According to the decree’s reasoning, Switzerland argues it must act nationally given dense mixed traffic, population exposure along key corridors, and residual uncertainty about further wheel-break events; appeals are possible but do not automatically halt enforcement. 

UIP’s Warning Shot

UIP says the new text "confirms that Switzerland is taking serious safety decisions without an impact assessment or consultation," and that persisting with national add-ons risks cost, confusion, and cross-border disruption for trains carrying everything from aviation fuel at Zurich to everyday foodstuffs. It urges the FOT to withdraw the decree entirely, return to the JNS process, where harmonised recommendations on wagon safety are due by year-end, and honour the spirit of the EU–Switzerland Land Transport Agreement. UIP also stresses that safety improvements have already been progressing under JNS since the Gotthard incident, making unilateral divergence unnecessary, according to UIP’s press statement.

Context from the Swiss Text

Bern’s file sets out the chronology: ERA/JNS Broken Wheels work (2017/2019), the 2023 accident, JNS Task Force meetings from December 2023, ERA report v2.0 (July 2024) and v3.0 (April 2025), SUST’s final report (May 2025), and two industry roundtables in June/August 2025. It documents appeals lodged by VTG Rail Europe and MFD Rail and notes that only around 20% of affected wagons could have met the earlier first-inspection deadline, one reason the annual cut-off was scrapped, yet the new decree still mandates kilometre-based inspections and documentation before wagons are accepted into trains on Swiss standard-gauge lines.

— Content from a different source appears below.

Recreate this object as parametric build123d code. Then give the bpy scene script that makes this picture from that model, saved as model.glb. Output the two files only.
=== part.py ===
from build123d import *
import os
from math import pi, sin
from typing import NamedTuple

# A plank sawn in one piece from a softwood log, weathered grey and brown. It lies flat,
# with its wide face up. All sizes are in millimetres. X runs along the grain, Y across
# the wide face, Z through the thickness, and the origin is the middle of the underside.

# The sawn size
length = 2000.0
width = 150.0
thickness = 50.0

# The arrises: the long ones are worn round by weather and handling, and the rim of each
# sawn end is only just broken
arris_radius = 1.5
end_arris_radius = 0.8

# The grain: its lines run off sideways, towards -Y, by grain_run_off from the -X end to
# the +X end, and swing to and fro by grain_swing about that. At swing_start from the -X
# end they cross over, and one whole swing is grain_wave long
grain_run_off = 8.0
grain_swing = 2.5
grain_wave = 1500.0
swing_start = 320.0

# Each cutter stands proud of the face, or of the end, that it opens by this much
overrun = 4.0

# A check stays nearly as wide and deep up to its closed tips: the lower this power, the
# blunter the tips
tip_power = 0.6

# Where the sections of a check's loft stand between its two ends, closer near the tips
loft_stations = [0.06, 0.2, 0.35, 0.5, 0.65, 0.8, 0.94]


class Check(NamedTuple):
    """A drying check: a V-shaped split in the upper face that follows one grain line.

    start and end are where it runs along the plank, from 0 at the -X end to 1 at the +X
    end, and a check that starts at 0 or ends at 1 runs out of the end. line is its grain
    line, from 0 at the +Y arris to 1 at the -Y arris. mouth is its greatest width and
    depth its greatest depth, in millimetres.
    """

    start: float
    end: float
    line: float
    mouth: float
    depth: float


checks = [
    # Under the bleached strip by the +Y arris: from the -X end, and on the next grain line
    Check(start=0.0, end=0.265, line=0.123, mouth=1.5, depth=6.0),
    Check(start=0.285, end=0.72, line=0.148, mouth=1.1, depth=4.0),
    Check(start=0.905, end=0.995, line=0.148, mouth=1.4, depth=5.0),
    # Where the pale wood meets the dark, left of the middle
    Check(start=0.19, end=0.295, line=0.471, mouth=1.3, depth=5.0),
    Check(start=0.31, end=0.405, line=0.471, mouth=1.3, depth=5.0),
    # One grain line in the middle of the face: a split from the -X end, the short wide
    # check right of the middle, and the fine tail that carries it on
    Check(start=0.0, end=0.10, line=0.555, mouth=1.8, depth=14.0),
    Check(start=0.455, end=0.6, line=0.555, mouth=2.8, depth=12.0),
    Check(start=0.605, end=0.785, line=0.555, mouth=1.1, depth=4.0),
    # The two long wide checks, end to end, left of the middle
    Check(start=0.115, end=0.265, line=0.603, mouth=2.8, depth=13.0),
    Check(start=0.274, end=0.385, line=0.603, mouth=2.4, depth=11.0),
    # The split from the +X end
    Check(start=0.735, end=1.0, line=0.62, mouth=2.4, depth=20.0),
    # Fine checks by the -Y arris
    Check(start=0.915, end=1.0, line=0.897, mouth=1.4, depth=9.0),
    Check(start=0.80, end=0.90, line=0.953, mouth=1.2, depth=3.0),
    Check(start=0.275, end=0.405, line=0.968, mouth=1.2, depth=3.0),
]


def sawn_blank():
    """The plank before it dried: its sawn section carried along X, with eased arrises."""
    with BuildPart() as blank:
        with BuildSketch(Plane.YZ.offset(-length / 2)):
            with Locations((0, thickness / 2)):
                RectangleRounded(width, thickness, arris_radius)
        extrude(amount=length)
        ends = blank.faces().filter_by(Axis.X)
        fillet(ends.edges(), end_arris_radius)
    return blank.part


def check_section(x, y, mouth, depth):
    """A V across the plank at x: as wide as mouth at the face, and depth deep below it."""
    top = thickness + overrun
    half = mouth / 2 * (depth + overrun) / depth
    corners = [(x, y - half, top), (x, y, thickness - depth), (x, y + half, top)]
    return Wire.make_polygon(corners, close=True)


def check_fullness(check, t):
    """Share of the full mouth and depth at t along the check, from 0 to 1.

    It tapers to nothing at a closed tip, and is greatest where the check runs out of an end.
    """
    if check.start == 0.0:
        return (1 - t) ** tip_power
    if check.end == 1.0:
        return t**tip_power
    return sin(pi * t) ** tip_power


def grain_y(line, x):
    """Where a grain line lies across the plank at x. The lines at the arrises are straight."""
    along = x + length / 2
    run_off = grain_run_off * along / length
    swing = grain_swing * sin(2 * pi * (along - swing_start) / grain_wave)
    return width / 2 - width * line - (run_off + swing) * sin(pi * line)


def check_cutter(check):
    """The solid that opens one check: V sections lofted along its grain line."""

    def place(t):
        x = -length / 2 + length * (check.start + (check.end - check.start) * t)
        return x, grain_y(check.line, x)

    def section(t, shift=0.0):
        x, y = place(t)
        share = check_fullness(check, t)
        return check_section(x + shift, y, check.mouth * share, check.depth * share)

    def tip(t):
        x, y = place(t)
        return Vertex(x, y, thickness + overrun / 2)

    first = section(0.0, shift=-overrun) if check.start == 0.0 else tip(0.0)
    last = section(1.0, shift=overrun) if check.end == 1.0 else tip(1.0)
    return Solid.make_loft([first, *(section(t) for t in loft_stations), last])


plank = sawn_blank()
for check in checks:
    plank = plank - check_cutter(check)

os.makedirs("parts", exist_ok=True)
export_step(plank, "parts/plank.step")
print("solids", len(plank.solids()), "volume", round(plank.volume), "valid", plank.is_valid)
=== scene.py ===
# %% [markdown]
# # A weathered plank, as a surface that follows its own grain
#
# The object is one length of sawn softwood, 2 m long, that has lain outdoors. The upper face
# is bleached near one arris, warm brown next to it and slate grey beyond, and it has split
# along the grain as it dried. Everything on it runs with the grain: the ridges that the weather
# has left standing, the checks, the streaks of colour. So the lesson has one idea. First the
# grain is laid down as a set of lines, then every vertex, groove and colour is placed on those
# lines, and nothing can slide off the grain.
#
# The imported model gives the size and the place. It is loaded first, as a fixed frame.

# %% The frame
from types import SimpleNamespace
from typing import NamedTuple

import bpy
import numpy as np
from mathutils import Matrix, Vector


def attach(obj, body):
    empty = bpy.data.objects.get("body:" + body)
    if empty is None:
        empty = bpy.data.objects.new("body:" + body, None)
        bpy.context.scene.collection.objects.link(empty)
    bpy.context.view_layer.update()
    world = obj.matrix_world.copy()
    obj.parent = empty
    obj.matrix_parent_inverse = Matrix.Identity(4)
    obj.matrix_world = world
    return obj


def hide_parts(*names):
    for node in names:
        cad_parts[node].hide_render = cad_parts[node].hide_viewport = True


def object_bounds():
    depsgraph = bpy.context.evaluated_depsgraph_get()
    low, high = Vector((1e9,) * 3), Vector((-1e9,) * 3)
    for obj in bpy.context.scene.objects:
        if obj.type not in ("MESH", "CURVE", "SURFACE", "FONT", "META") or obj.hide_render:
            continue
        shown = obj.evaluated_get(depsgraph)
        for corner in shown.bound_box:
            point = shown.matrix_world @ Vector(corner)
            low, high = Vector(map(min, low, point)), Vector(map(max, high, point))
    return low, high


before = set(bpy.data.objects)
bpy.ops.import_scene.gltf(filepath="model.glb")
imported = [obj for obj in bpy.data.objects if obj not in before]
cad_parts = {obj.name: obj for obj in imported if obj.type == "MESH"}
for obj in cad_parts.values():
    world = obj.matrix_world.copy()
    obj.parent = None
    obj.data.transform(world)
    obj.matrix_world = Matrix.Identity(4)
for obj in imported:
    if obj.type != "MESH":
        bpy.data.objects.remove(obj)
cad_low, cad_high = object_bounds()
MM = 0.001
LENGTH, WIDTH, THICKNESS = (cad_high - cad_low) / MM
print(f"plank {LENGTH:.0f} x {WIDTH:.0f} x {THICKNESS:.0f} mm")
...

"Safety is achieved through collective action. In Europe, safety must be based on evidence, coordination, and trust, not on isolated national decrees," UIP says, adding that Switzerland "cannot and should not attempt to impose rules on an entire continent."

What Happens Next

As reported in UIP’s statement, JNS is finalising EU-wide recommendations; sector players will watch whether Bern aligns once those are published, or whether operators will need dual compliance for trains crossing Switzerland. The FOT decree itself signals it may adjust measures when new evidence emerges, but underscores that companies remain responsible for ensuring wagon safety and acting where data are missing.